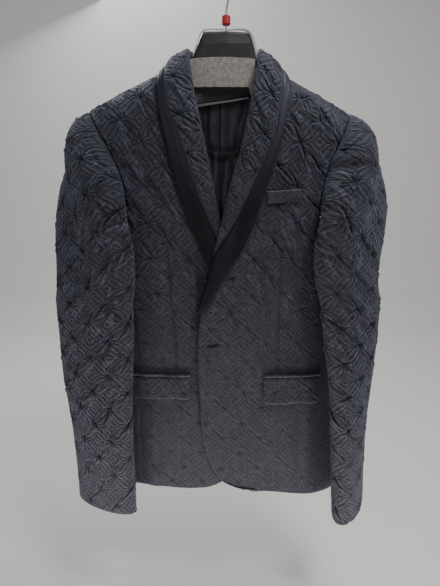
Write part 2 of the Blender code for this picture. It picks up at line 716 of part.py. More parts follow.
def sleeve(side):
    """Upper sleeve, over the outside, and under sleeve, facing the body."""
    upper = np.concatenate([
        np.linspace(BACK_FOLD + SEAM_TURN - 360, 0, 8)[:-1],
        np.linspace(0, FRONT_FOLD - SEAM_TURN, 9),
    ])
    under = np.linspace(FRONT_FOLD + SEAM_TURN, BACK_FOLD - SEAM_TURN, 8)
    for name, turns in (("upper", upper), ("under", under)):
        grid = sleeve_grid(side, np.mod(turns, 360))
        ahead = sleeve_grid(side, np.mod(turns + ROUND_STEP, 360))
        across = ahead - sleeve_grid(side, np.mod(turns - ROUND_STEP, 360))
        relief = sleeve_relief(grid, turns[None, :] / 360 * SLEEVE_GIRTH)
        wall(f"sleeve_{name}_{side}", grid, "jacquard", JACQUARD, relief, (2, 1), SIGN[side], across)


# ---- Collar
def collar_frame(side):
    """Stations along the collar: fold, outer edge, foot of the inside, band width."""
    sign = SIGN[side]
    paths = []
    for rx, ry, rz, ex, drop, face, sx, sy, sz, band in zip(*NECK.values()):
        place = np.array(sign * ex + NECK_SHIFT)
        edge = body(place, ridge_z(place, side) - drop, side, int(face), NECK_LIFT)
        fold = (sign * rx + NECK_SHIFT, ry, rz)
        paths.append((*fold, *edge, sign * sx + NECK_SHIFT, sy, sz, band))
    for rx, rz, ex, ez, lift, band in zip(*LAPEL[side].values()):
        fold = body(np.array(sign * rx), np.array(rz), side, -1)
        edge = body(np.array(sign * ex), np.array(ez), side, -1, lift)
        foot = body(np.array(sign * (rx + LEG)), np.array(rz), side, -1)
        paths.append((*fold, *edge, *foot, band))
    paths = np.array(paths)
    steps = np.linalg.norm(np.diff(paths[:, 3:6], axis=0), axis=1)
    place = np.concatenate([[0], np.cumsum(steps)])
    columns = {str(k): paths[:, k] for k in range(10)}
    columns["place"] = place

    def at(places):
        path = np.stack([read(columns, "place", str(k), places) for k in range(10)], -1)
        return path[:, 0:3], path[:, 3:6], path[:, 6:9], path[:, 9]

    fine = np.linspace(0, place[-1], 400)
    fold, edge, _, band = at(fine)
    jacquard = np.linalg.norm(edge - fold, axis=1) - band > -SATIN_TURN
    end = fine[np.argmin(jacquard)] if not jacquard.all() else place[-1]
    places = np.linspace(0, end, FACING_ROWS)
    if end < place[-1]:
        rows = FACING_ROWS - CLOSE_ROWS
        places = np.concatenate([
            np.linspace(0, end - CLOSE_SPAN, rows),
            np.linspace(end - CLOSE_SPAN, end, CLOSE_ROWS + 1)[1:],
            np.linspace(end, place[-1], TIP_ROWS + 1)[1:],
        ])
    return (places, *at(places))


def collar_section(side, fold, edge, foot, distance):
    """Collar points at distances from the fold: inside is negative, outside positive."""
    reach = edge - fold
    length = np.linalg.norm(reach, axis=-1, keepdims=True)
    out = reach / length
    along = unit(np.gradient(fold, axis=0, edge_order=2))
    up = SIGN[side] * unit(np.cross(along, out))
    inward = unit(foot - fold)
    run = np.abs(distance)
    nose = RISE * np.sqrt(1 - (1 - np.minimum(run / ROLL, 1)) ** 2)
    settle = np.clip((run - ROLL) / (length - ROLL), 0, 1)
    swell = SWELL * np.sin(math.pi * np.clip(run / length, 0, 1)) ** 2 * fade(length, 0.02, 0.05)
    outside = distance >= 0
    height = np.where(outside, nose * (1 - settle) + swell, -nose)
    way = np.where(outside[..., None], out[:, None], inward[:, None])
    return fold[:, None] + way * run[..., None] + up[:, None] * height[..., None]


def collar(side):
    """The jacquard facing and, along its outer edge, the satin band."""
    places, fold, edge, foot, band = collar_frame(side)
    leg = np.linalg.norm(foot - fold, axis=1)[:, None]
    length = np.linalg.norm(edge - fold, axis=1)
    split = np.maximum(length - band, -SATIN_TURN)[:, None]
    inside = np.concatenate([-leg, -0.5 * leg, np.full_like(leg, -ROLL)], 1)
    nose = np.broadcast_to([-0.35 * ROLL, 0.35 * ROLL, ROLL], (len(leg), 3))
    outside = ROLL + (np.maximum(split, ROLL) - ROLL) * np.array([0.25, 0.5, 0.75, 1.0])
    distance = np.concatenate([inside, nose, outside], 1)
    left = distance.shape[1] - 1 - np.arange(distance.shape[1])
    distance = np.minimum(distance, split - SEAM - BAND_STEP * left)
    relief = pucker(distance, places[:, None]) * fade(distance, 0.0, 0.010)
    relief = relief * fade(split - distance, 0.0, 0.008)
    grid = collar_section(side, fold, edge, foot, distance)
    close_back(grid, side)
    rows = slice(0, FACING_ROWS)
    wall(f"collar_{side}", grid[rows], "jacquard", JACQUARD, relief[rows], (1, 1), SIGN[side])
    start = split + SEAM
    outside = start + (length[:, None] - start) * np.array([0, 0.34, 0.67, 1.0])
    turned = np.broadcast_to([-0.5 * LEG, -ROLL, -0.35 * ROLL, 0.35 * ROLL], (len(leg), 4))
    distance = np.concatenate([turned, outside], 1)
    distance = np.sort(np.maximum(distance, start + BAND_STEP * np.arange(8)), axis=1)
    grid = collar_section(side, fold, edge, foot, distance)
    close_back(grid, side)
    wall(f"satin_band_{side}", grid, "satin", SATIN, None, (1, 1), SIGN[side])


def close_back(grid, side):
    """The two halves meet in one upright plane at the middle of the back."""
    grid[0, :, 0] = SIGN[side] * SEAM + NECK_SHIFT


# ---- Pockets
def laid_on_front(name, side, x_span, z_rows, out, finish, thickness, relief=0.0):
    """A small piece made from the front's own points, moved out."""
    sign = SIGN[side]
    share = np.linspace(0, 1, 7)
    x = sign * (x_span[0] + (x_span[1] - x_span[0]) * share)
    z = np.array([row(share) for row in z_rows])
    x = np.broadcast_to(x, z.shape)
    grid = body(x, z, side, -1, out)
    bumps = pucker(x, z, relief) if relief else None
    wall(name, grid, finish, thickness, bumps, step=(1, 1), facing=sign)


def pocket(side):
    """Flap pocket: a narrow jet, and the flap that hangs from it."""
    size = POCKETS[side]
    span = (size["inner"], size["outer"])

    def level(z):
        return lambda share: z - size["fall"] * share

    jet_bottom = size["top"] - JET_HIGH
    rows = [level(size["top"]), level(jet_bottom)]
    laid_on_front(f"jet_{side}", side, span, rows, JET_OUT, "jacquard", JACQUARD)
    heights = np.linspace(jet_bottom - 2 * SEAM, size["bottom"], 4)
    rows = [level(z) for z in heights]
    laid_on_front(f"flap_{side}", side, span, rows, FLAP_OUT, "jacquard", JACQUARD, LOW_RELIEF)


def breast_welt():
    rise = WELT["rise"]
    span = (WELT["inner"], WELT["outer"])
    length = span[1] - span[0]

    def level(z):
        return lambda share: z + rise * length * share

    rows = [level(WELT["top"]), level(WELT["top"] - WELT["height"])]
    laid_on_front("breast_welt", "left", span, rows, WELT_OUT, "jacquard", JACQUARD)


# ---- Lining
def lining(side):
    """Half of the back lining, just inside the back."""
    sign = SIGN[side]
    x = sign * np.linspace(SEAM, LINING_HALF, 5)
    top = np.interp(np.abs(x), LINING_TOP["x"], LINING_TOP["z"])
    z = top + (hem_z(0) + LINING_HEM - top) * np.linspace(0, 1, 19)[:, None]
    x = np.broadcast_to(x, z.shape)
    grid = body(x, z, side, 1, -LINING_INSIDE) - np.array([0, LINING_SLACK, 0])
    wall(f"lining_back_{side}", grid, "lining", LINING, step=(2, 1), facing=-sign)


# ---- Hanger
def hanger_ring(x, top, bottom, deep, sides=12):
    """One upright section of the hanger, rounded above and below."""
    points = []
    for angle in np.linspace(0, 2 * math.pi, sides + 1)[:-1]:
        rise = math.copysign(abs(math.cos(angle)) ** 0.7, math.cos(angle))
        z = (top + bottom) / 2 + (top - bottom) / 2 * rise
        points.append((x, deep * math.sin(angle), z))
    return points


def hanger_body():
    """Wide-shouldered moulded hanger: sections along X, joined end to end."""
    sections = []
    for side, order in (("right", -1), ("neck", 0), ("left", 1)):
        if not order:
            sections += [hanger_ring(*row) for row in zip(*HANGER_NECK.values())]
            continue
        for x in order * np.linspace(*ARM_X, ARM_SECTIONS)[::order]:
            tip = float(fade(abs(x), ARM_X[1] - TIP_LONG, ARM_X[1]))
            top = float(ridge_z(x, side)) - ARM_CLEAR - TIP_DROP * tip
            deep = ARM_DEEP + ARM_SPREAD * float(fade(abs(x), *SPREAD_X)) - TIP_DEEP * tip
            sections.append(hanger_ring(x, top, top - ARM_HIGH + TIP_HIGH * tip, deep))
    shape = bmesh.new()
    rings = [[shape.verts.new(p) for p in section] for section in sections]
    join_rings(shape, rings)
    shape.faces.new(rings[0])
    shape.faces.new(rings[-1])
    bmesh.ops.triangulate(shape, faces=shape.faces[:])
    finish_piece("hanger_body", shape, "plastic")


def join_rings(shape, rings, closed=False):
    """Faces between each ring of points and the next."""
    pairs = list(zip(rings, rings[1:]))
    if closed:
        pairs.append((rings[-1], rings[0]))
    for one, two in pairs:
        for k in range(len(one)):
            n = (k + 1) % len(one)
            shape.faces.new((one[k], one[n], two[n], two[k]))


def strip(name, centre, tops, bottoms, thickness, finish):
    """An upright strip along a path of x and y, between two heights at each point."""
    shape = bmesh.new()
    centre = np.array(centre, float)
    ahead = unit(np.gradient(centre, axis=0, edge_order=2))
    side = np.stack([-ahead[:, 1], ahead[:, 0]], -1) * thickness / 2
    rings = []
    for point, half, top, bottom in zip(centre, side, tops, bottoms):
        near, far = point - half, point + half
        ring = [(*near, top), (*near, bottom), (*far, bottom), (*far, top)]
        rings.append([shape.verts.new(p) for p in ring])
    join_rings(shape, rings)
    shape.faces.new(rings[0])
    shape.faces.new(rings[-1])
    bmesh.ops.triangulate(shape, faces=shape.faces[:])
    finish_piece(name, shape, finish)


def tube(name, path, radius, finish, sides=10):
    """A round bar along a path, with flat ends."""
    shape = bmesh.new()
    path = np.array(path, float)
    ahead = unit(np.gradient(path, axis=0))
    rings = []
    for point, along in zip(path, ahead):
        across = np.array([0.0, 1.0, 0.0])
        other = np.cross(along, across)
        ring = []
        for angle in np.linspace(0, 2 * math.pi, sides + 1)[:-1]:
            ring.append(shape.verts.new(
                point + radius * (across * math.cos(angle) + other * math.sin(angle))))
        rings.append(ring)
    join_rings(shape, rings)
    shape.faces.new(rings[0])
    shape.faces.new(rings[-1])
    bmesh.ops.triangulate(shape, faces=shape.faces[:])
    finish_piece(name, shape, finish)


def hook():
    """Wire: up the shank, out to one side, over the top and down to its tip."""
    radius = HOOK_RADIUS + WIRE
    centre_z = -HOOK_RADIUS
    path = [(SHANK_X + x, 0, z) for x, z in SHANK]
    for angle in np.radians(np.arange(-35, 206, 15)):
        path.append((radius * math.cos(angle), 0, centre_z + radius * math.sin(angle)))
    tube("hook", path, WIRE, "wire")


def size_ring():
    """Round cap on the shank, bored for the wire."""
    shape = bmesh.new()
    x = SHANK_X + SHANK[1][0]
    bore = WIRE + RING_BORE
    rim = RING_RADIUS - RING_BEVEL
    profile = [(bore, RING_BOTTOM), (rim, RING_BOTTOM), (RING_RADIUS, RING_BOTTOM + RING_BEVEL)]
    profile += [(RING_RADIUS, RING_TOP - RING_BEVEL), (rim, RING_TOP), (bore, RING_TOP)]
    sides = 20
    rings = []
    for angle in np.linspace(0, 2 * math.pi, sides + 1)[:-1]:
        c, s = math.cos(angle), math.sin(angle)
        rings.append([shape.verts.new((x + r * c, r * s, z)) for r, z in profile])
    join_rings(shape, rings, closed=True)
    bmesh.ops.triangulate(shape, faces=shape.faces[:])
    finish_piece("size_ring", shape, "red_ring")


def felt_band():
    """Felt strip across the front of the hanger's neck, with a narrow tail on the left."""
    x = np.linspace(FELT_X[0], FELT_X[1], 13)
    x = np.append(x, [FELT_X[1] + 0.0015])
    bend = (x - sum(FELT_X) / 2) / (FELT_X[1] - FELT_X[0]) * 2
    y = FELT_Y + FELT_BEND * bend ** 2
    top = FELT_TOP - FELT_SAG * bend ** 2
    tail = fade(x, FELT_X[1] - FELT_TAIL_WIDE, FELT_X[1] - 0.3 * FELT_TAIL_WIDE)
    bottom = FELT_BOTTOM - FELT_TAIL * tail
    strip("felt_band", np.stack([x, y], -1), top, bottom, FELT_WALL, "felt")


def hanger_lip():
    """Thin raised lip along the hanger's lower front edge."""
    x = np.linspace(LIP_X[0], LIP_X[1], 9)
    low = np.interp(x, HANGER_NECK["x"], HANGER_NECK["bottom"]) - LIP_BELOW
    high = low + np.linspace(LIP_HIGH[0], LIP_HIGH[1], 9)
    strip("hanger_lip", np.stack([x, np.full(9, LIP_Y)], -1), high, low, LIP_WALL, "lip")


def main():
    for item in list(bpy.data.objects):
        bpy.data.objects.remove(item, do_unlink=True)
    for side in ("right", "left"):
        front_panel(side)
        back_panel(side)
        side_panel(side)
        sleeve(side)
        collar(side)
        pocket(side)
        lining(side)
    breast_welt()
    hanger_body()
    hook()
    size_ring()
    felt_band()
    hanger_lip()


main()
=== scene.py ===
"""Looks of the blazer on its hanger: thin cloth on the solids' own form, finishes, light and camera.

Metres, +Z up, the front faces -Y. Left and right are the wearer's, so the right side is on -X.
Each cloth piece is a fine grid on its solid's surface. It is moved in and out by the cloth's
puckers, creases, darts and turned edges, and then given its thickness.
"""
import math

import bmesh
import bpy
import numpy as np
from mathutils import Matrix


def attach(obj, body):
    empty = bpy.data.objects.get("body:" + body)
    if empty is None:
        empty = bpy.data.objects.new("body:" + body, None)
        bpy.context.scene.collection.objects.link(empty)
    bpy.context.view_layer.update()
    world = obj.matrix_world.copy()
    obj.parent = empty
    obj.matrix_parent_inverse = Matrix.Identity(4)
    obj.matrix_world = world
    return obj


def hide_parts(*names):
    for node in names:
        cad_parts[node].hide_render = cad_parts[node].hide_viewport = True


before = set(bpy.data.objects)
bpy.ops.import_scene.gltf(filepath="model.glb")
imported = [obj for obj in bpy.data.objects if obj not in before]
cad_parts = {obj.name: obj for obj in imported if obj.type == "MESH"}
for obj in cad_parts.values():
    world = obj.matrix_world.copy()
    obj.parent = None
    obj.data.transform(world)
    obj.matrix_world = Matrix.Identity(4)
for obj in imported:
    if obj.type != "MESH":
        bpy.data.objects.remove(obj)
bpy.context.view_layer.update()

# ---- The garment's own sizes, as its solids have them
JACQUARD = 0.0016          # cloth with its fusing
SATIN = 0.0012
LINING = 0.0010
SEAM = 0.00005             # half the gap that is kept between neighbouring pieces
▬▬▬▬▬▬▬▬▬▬
• [AIM]: Give a single number: the count of lines above that include the word "update".

• [WRITTEN ANSWER]: 2